Is there enough information to use least squares? The solution created $A$ using the $x$ and $y$ coordinates and $b$ using $f(x,y)$. I do not understand  this problem. How can you solve for $\hat x$ when you do not know anything about the function? Isn't it presumptuous to assume a linear relationship?
 A: *

*Yes, you got enough information to construct the projection matrix $H$,
$$
H=X(X'X)^{-1}X',
$$
where 
$
X=\begin{pmatrix}
1,\,\, 1\\
1,\,\, 3\\
1,-1
\end{pmatrix}
$,
then $Hy=\hat{y}$ where $y=(7,0,8)'$, gives you the least square solution which is $(5,1,9)'$.

*You do not necessarily assume linear relationship between $y$ and $x$, you may view the least square solution as a linear approximation of $f(y,x)$ based on $x$. So, basically your assumption is of more technical nature like estimability of the linear (affine) approximation of $y$ using $x$.   
A: We are given a sequence of measurements $\left\{ x_{k}, y_{k}, f_{k} \right\}_{k=1}^{3}$. Generally, we could hope to find three fit parameters, a trial function like
$$
  f(x,y) = c_{0}g_{0}(x,y) + c_{1}g_{1}(x,y) + c_{2}g_{2}(x,y)
$$
where the functions $g$ are linearly independent. 

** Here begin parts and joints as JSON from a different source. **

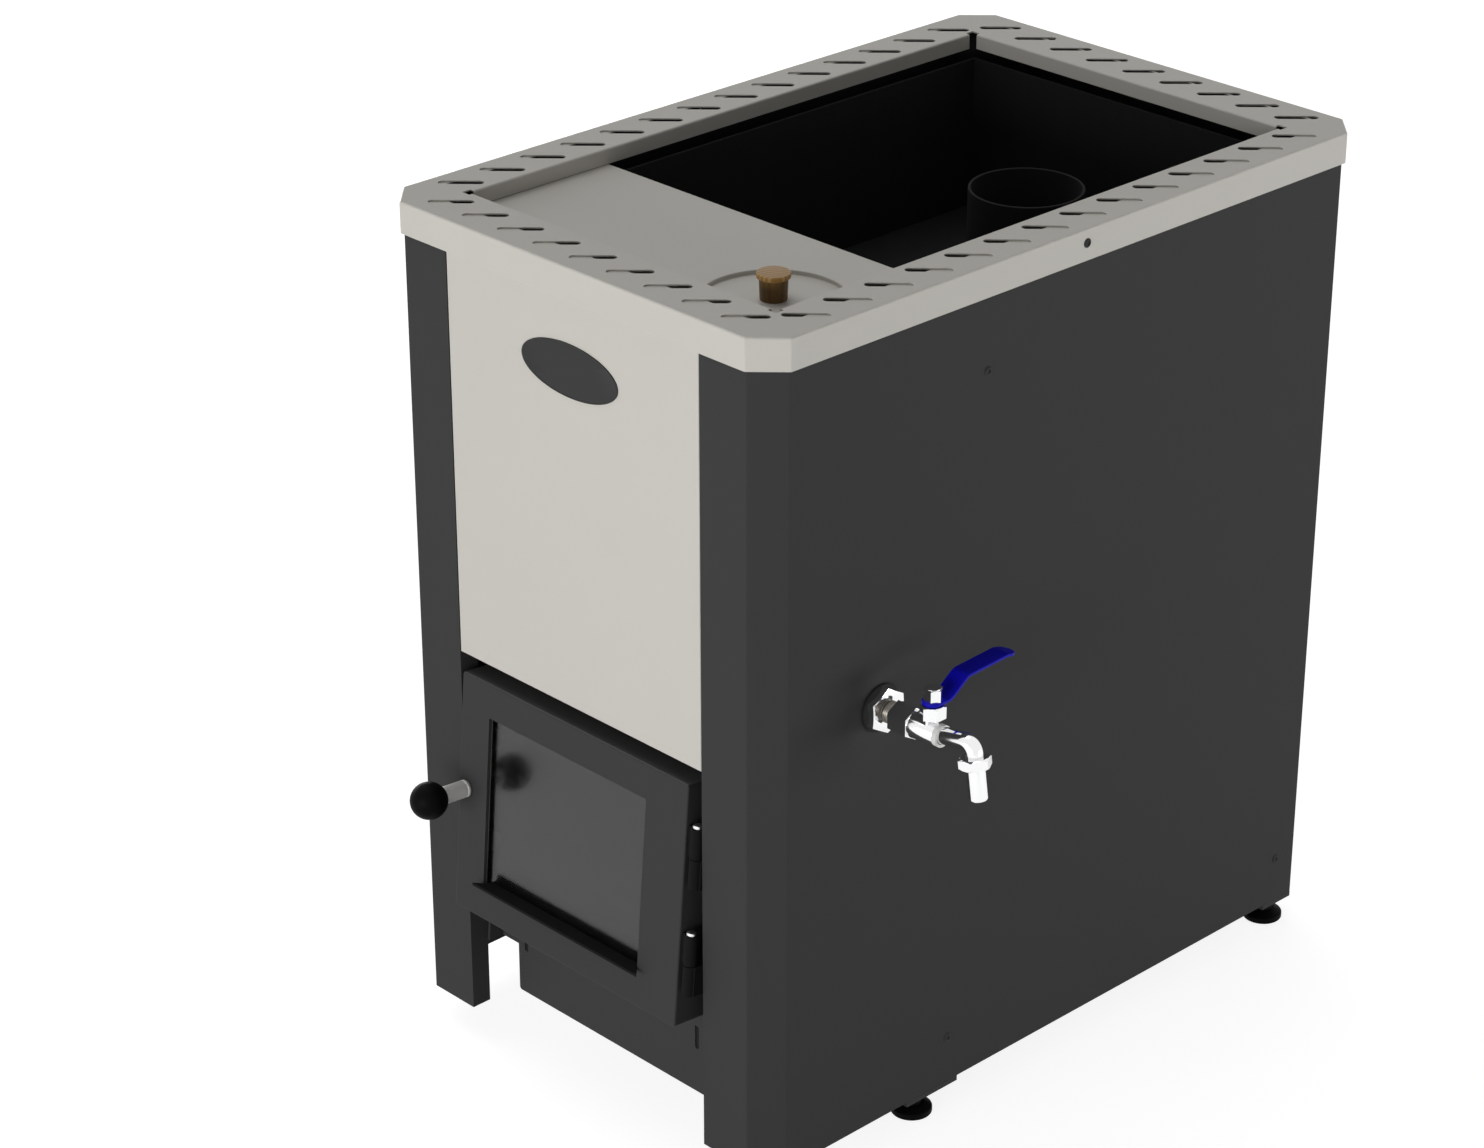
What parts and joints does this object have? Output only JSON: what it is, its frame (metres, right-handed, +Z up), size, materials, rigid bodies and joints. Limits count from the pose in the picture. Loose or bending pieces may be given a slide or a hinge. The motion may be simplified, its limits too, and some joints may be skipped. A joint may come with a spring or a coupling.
{
  "type": "wood-burning sauna stove",
  "caption": "Wood-burning sauna stove with a casing, stone compartment, flue collar, water tank with tap, leaning glazed door and ash drawer.",
  "frame": {"origin": "under the middle of the bounding box, on the floor", "axes": "+X to the right seen from the front, +Y from the front to the back, +Z up along the flue collar"},
  "size_m": [0.6314, 0.8532, 0.8743],
  "materials": {
    "casing_grey": "dark grey powder coat, fine texture",
    "cream_coat": "cream powder coat, satin",
    "black_steel": "matt black heat-resistant coat",
    "raw_black": "matt black inner coat",
    "cast": "rough casting",
    "pane": "smoky heat-resistant glass",
    "chrome": "polished chrome plate",
    "stainless": "satin stainless steel",
    "blue_lever": "gloss blue dipped coat",
    "seal": "matt black rubber",
    "fibre": "woven glass fibre tape",
    "white_seal": "smooth seat ring",
    "brass": "dull dark brass",
    "beech": "varnished turned wood",
    "ball_black": "black moulded ball",
    "zinc": "bright zinc plate"
  },
  "bodies": {
    "root": {"casing_left": "casing_grey", "casing_right": "casing_grey", "front_panel": "cream_coat", "back_panel": "casing_grey", "casing_screws": "black_steel", "casing_spacers": "zinc", "top_rim": "cream_coat", "tank_cover": "cream_coat", "water_tank": "stainless", "tank_socket": "stainless", "outlet_gasket": "seal", "outlet_locknut": "chrome", "tap_nipple": "brass", "tap_body": "chrome", "ball_seats": "white_seal", "tap_bonnet": "chrome", "tap_spout": "chrome", "spout_collar": "chrome", "hose_nozzle": "chrome", "body_shell": "raw_black", "tank_shelf": "raw_black", "stone_floor": "raw_black", "flue_collar": "raw_black", "firebox_floor": "raw_black", "grate": "cast", "ash_channel": "raw_black", "lower_front_plate": "black_steel", "door_frame": "black_steel", "hinge_brackets": "black_steel", "hinge_pins": "stainless", "base_bars": "black_steel", "foot_nuts": "zinc"},
    "door": {"door_pan": "black_steel", "door_knuckles": "black_steel", "door_glass": "pane", "glass_gasket": "fibre", "glass_rail": "black_steel", "glass_clips": "zinc", "clip_studs": "zinc", "clip_nuts": "zinc", "handle_bush": "black_steel"},
    "door_handle": {"handle_shaft": "stainless", "handle_sleeve": "stainless", "handle_ball": "ball_black", "shaft_collar": "black_steel", "latch_arm": "black_steel"},
    "ash_drawer": {"ash_drawer_front": "black_steel", "ash_tray": "raw_black"},
    "lid": {"tank_lid": "cream_coat", "lid_knob": "beech", "lid_knob_screw": "zinc"},
    "tap_handle": {"tap_lever": "blue_lever", "lever_nut": "chrome", "tap_stem": "chrome", "tap_ball": "chrome"},
    "foot_front_left": {"foot_front_left": "black_steel"},
    "foot_front_right": {"foot_front_right": "black_steel"},
    "foot_rear_left": {"foot_rear_left": "black_steel"},
    "foot_rear_right": {"foot_rear_right": "black_steel"}
  },
  "joints": [
    {"name": "door_swing", "type": "hinge", "parent": "root", "child": "door", "pos_m": [0.09111, -0.35676, 0.28951], "axis": [0, 0.082, 0.9966], "range_deg": [0, 105]},
    {"name": "handle_turn", "type": "hinge", "parent": "door", "child": "door_handle", "pos_m": [-0.21596, -0.36274, 0.29], "axis": [0, 0.9966, -0.082], "range_deg": [0, 90]},
    {"name": "ash_drawer_slide", "type": "slide", "parent": "root", "child": "ash_drawer", "axis": [0, -1, 0], "range_m": [0, 0.45]},
    {"name": "tank_lid_lift", "type": "slide", "parent": "root", "child": "lid", "axis": [0, 0, 1], "range_m": [0, 0.15]},
    {"name": "tap_turn", "type": "hinge", "parent": "root", "child": "tap_handle", "pos_m": [0.24557, -0.21402, 0.4959], "axis": [0, 0, -1], "range_deg": [0, 90]},
    {"name": "foot_front_left_level", "type": "slide", "parent": "root", "child": "foot_front_left", "axis": [0, 0, -1], "range_m": [0, 0.015]},
    {"name": "foot_front_right_level", "type": "slide", "parent": "root", "child": "foot_front_right", "axis": [0, 0, -1], "range_m": [0, 0.015]},
    {"name": "foot_rear_left_level", "type": "slide", "parent": "root", "child": "foot_rear_left", "axis": [0, 0, -1], "range_m": [0, 0.015]},
    {"name": "foot_rear_right_level", "type": "slide", "parent": "root", "child": "foot_rear_right", "axis": [0, 0, -1], "range_m": [0, 0.015]}
  ]
}
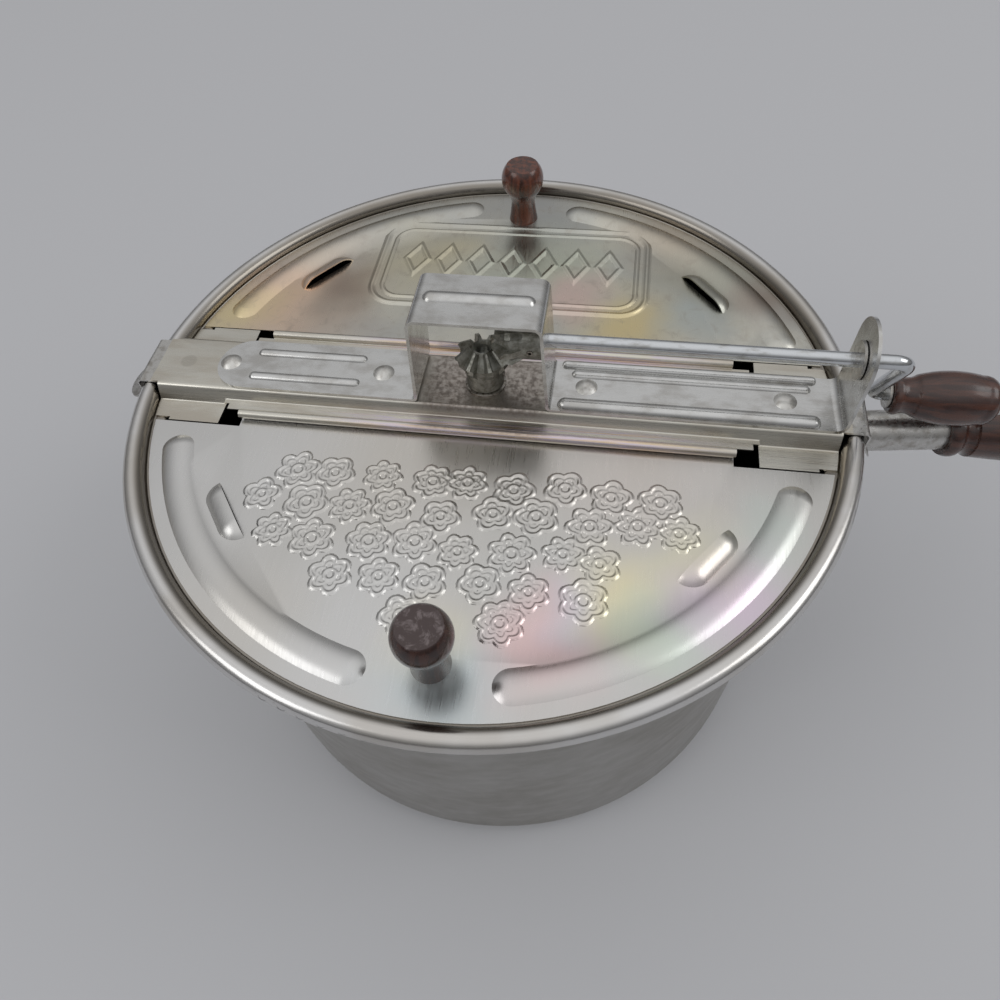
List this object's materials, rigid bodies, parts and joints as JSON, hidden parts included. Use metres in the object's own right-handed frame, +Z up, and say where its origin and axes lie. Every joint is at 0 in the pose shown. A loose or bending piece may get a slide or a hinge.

You asked about the linear case where
$$
 f(x,y) = c_{0} + c_{1}x + c_{2}y.
$$
That problem looks like this
$$
\begin{align}
  \mathbf{A} c &= F \\[5pt]
%
  \left[
    \begin{array}{ccc}
       1 & x_{1} & y_{1} \\
       1 & x_{2} & y_{2} \\
       1 & x_{3} & y_{3} 
    \end{array}
  \right]
  \left[
    \begin{array}{c}
       c_{0} \\
       c_{1} \\
       c_{2} 
    \end{array}
  \right]
&=
  \left[
    \begin{array}{c}
       f_{1} \\
       f_{2} \\
       f_{3} 
    \end{array}
  \right] \\[5pt]
%
  \left[
    \begin{array}{ccr}
       1 & 1 &  1 \\
       1 & 1 &  3 \\
       1 & 1 & -1 
    \end{array}
  \right]
  \left[
    \begin{array}{c}
       c_{0} \\
       c_{1} \\
       c_{2} 
    \end{array}
  \right]
&=
  \left[
    \begin{array}{c}
       7 \\
       0 \\
       7 
    \end{array}
  \right] 
\end{align}
$$
The is no solution vector $c$ which satisfies this equation, so instead of asking that $\mathbf{A}c-F = 0$, we ask instead that $\mathbf{A}c-F$ be as small as possible.To measure length, we must select a norm, and the choice here is the $2-$norm of least squares.
The least squares solution is
$$
  c_{LS} = \mathbf{A}^{\dagger}F + \left(\mathbf{I}_{3} - \mathbf{A}^{\dagger}\mathbf{A} \right) y, \quad y\in\mathbb{C}^{3}
$$
There is a problem with this model in that the first two column vectors of $\mathbf{A}$ are identical. This matrix has rank $\rho = 2.$ We can't use the normal equations.
Using the SVD, 
$$
 \mathbf{A}^{\dagger} = \frac{1}{24}
\left[
\begin{array}{ccr}
 4 & 1 & 7 \\
 4 & 1 & 7 \\
 0 & 6 & -6 \\
\end{array}
\right]
$$
and the full solution is
$$
  c_{LS} = \frac{1}{24}
  \left[
    \begin{array}{r}
       77 \\
       77 \\
       -42 
    \end{array}
  \right]
+ \alpha
  \left[
    \begin{array}{r}
      -1 \\
       1 \\
       0 
    \end{array}
  \right].
$$
The least squares fit is the best fit, but it may not be a good fit. That is, given the trial function, the method will find the best parameters. But the trial function may be bad.
The residual error vector
$$
 r(c_{LS}) = \frac{1}{6}
  \left[
    \begin{array}{r}
      -14 \\
       7 \\
       7 
    \end{array}
  \right].
$$
The total error is $r\cdot r = \frac{49}{6} \approx 8.2.$